Data to process -
------------

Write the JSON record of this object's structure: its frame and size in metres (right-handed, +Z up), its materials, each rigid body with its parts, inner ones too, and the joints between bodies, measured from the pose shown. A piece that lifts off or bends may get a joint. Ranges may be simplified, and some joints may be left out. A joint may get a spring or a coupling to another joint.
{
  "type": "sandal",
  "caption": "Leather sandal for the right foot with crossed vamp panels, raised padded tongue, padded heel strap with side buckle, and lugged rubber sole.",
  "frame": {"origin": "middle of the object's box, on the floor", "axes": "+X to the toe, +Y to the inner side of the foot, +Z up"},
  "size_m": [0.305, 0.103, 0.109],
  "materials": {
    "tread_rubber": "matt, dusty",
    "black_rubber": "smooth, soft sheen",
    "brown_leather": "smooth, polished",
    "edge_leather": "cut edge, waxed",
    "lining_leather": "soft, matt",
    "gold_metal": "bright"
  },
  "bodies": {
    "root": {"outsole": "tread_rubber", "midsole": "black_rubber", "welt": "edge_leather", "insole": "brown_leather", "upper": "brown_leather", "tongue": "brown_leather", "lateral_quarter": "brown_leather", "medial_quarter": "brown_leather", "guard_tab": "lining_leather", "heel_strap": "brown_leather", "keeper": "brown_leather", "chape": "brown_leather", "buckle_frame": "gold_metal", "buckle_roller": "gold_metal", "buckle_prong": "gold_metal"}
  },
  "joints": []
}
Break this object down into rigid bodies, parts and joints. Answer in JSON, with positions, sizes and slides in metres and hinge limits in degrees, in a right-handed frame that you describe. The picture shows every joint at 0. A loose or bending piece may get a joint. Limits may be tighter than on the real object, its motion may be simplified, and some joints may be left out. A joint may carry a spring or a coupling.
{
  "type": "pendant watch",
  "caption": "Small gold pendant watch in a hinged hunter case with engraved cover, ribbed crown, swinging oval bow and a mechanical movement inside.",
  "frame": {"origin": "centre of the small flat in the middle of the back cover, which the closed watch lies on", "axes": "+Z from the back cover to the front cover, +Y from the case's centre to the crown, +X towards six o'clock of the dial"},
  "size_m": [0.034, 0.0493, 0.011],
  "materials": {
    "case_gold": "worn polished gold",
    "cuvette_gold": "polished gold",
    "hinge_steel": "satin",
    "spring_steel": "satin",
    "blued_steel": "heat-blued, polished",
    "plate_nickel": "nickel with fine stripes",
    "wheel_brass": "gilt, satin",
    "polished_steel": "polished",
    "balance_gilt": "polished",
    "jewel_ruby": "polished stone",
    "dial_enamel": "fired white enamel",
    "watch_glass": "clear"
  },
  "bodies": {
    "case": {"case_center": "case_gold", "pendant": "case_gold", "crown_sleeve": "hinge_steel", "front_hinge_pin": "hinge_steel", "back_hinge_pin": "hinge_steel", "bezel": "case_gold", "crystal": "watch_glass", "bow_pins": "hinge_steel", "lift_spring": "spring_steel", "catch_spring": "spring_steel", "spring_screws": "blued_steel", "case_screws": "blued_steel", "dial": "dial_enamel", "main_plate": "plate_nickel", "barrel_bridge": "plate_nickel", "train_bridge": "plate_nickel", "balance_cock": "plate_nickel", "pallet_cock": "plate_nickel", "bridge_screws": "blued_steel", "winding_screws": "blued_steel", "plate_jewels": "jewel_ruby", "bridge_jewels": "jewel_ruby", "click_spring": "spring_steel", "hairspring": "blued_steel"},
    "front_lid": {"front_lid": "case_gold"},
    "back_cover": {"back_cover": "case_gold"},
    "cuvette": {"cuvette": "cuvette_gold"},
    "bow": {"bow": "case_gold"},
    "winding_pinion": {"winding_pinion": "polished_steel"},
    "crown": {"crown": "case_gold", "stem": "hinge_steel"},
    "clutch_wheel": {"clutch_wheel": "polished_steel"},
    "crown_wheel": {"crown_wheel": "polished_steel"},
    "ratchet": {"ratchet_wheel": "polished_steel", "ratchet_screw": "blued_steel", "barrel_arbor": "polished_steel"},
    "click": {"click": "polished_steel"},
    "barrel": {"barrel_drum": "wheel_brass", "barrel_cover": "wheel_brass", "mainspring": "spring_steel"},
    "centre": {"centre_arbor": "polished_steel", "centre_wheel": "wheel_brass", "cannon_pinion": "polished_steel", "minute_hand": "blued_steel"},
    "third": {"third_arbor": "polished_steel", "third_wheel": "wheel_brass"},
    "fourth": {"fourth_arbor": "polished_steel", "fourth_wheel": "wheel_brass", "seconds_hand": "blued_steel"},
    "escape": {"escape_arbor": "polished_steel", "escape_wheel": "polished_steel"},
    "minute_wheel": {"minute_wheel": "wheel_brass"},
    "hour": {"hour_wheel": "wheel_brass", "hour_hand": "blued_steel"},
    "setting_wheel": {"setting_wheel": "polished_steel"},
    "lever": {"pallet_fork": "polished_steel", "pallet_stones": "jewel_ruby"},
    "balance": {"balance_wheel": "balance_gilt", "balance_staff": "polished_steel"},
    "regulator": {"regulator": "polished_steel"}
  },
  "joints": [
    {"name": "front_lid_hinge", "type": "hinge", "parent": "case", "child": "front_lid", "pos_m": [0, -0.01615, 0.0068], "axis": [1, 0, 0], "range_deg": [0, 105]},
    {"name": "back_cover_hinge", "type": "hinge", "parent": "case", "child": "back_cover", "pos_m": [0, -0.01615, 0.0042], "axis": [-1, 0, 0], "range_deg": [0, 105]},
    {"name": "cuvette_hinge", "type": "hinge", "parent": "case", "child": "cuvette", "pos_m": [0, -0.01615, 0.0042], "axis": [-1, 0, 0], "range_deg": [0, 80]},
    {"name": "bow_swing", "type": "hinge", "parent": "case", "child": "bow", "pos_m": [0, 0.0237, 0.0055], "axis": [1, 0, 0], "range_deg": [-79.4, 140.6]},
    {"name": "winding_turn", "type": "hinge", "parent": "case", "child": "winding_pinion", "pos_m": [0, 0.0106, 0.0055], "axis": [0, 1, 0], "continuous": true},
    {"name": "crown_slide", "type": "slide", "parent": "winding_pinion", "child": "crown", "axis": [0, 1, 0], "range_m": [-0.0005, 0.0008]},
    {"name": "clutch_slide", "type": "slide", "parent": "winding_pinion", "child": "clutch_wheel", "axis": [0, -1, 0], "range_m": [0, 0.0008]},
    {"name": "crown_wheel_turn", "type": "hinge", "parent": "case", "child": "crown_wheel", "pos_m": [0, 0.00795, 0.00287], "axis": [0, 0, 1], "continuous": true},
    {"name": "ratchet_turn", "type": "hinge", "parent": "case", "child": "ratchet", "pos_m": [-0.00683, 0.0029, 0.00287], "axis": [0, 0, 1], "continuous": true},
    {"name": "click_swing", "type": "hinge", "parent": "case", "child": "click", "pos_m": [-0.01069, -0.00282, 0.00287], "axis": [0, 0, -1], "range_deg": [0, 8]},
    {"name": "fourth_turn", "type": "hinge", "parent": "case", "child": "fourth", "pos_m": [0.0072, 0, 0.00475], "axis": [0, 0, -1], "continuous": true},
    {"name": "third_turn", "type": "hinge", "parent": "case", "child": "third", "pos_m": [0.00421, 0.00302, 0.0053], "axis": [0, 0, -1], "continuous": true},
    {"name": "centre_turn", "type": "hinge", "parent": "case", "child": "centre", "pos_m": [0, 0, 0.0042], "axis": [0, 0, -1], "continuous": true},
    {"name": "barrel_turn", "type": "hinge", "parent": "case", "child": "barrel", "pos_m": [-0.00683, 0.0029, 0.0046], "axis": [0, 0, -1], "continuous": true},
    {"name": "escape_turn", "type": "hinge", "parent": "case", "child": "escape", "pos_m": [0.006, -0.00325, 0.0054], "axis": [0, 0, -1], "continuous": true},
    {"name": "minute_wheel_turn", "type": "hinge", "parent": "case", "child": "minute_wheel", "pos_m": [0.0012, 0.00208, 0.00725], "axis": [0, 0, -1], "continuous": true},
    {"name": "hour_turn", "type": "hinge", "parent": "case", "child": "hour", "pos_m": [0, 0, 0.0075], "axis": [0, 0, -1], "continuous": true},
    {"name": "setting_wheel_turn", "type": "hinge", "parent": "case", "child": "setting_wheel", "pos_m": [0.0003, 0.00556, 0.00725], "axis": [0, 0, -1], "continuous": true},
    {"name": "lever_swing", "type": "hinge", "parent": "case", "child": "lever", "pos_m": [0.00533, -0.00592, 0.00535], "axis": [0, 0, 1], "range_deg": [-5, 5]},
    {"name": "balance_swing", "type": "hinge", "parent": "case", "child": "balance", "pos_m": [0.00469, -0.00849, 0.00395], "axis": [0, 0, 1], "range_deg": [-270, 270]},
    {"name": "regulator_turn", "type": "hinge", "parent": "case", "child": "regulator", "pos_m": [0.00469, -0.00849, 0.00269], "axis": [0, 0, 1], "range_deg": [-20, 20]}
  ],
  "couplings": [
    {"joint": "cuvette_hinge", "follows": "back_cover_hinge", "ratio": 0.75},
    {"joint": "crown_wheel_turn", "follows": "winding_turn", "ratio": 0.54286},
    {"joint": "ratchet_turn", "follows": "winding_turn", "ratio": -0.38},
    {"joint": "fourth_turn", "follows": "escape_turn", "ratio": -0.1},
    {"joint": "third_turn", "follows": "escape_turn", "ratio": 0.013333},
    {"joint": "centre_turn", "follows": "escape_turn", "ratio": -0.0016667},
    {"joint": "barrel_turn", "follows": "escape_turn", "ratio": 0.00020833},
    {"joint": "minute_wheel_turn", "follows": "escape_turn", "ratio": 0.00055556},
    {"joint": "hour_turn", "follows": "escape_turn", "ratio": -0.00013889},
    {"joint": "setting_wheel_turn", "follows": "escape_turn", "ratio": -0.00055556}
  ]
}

------------

Request - Gather each line in the entries above where the string "with" is found.

Full response -
Write the JSON record of this object's structure: its frame and size in metres (right-handed, +Z up), its materials, each rigid body with its parts, inner ones too, and the joints between bodies, measured from the pose shown. A piece that lifts off or bends may get a joint. Ranges may be simplified, and some joints may be left out. A joint may get a spring or a coupling to another joint.
  "caption": "Leather sandal for the right foot with crossed vamp panels, raised padded tongue, padded heel strap with side buckle, and lugged rubber sole.",
Break this object down into rigid bodies, parts and joints. Answer in JSON, with positions, sizes and slides in metres and hinge limits in degrees, in a right-handed frame that you describe. The picture shows every joint at 0. A loose or bending piece may get a joint. Limits may be tighter than on the real object, its motion may be simplified, and some joints may be left out. A joint may carry a spring or a coupling.
  "caption": "Small gold pendant watch in a hinged hunter case with engraved cover, ribbed crown, swinging oval bow and a mechanical movement inside.",
    "plate_nickel": "nickel with fine stripes",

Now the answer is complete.